I'd say 99.999% of people would like to be subject to the same 'insane' level of crime as yourself.

Anonymous said...

don't be so sure..

i'm definitely not in your 99.999%.

one in every six years...that is bad enough.

CónegoZ+ said...

A yes, and a no. Compared to most American cities, Seattle is a relatively safe city, which is not the same thing as saying it's truly "safe". In most urban areas, it is a bad idea to leave your doors unlocked, and there are always going to be some parts of the city where if you plan to take an evening stroll, it's a good idea to bring a platoon of armed Marines with you.

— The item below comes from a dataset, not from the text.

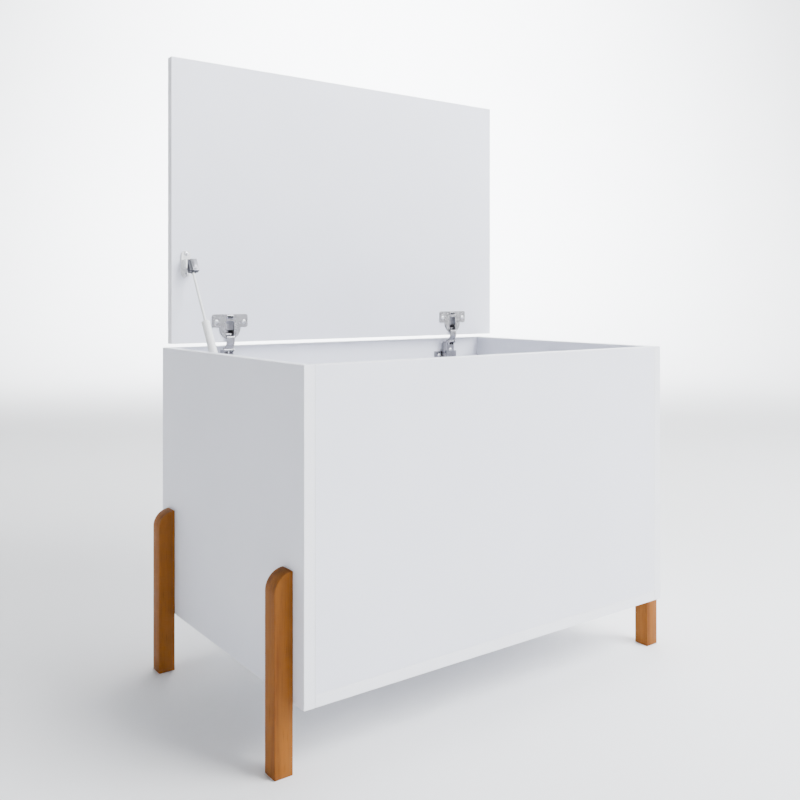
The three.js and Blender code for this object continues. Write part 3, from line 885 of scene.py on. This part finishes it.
class BENCH_OT_stage(bpy.types.Operator):
    """Make the pale floor and wall, the soft lights and the camera"""
    bl_idname = "bench.stage"
    bl_label = "Stage"

    def floor(self):
        """A round floor that curves up into a pale wall on every side."""
        inner, curve, turns = FLOOR["radius"] - FLOOR["curve"], FLOOR["curve"], FLOOR["turns"]
        profile = [(inner, 0.0)]
        for i in range(1, FLOOR["curve_steps"] + 1):
            angle = math.pi / 2 * i / FLOOR["curve_steps"]
            profile.append((inner + curve * math.sin(angle), curve - curve * math.cos(angle)))
        profile.append((FLOOR["radius"], FLOOR["tall"]))
        bm = bmesh.new()
        angles = [2 * math.pi * k / turns for k in range(turns)]
        rings = [[bm.verts.new((r * math.cos(a), r * math.sin(a), z)) for a in angles] for r, z in profile]
        bm.faces.new(rings[0])
        for low, high in zip(rings, rings[1:]):
            for k in range(turns):
                bm.faces.new((low[k - 1], high[k - 1], high[k], low[k]))
        mesh = to_mesh(bm, "floor", math.radians(60))
        mesh.materials.append(finish("floor"))
        sheet = bpy.data.objects.new("floor", mesh)
        bpy.context.scene.collection.objects.link(sheet)

    def lamp(self, name, power, size, at, aim, spread=math.pi):
        light = bpy.data.lights.new(name, "AREA")
        light.energy, light.size, light.spread = power, size, spread
        light.color = LIGHT_COLOUR
        holder = bpy.data.objects.new(name, light)
        holder.location = at
        holder.rotation_euler = (Vector(aim) - Vector(at)).to_track_quat("-Z", "Y").to_euler()
        bpy.context.scene.collection.objects.link(holder)

    def wall_lamps(self, stage):
        """Lights that wash the wall all round, each with its share of the power."""
        step = 2 * math.pi / len(WALL_SHARES)
        for i, share in enumerate(WALL_SHARES):
            turned = Matrix.Rotation(step * i - stage.turn, 3, "Z")
            shape = dict(WALL_LIGHT, at=turned @ Vector(WALL_LIGHT["at"]),
                         aim=turned @ Vector(WALL_LIGHT["aim"]))
            self.lamp(f"wall_light_{i}", stage.wash * share, **shape)

    def sky(self, tree, stage):
        """Even light from the whole room, weaker from the left than from the right."""
        room = tree.nodes["Background"]
        room.inputs["Color"].default_value = SKY_COLOUR
        axes = tree.nodes.new("ShaderNodeSeparateXYZ")
        tree.links.new(tree.nodes.new("ShaderNodeTexCoord").outputs["Generated"], axes.inputs[0])
        strength = stage.sky + stage.slant * Value(tree, axes.outputs["X"])
        tree.links.new(strength.socket, room.inputs["Strength"])

    def execute(self, context):
        stage = context.scene.bench_stage
        self.floor()
        self.lamp("key_light", stage.key, **KEY_LIGHT)
        self.lamp("top_light", stage.top, **TOP_LIGHT)
        self.wall_lamps(stage)
        world = bpy.data.worlds.new("room")
        world.use_nodes = True
        self.sky(world.node_tree, stage)
        context.scene.world = world
        camera = bpy.data.objects.new("camera", bpy.data.cameras.new("camera"))
        camera.data.lens = stage.lens
        camera.data.shift_y = stage.shift
        camera.data.clip_end = 50
        camera.location = stage.eye
        camera.rotation_euler = (math.pi / 2, 0, -stage.turn)
        context.scene.collection.objects.link(camera)
        context.scene.camera = camera
        return {"FINISHED"}


class BENCH_PT_sidebar(bpy.types.Panel):
    """Lists the bench's settings and its makers"""
    bl_idname = "BENCH_PT_sidebar"
    bl_label = "Storage bench"
    bl_space_type = "VIEW_3D"
    bl_region_type = "UI"
    bl_category = "Bench"

    def draw(self, context):
        for group, operators in PANEL_ROWS:
            box = self.layout.box()
            settings = getattr(context.scene, group)
            for name in settings.__annotations__:
                box.prop(settings, name)
            for operator in operators:
                box.operator(operator.bl_idname)


PANEL_ROWS = (
    ("bench_stage", (BENCH_OT_stage,)),
    ("bench_boards", (BENCH_OT_boards,)),
    ("bench_legs", (BENCH_OT_legs,)),
    ("bench_fittings", (BENCH_OT_screws, BENCH_OT_hinges, BENCH_OT_stay)),
)
SETTINGS = {
    "bench_stage": StageSettings,
    "bench_boards": BoardSettings,
    "bench_legs": LegSettings,
    "bench_fittings": FittingSettings,
}
OPERATORS = tuple(operator for _, operators in PANEL_ROWS for operator in operators)


def register():
    for kind in (*SETTINGS.values(), *OPERATORS, BENCH_PT_sidebar):
        bpy.utils.register_class(kind)
    for name, kind in SETTINGS.items():
        setattr(bpy.types.Scene, name, PointerProperty(type=kind))


def unregister():
    for name in SETTINGS:
        delattr(bpy.types.Scene, name)
    for kind in (BENCH_PT_sidebar, *reversed(OPERATORS), *SETTINGS.values()):
        bpy.utils.unregister_class(kind)


def main():
    register()
    for operator in OPERATORS:
        section, name = operator.bl_idname.split(".")
        getattr(getattr(bpy.ops, section), name)()


if __name__ == "__main__":
    main()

This happily is not always the case in small town/rural America, where people lock their doors before going on vacation, then can't find them when they get home again.
On the other hand, I lived three years in Okinawa, first off-base (I was a Marine chaplain), and in the third year on base. Off base, in the crowded capital city of Naha, My wife or teenage daughter could go for walks in the middle of the night, and if approached by an Okinawan man it would be only to ask if she were lost, and could he help. Then we moved on base. Two weeks later, the American teenaged son of a Marine officer broke into our house through a side window in hopes of stealing whatever he could find. I dissuaded him, and turned him over to the MPs. The most dangerous place we discovered in urban Okinawa was on the US Base!
There is a lesson here, but I'm not sure just what it is.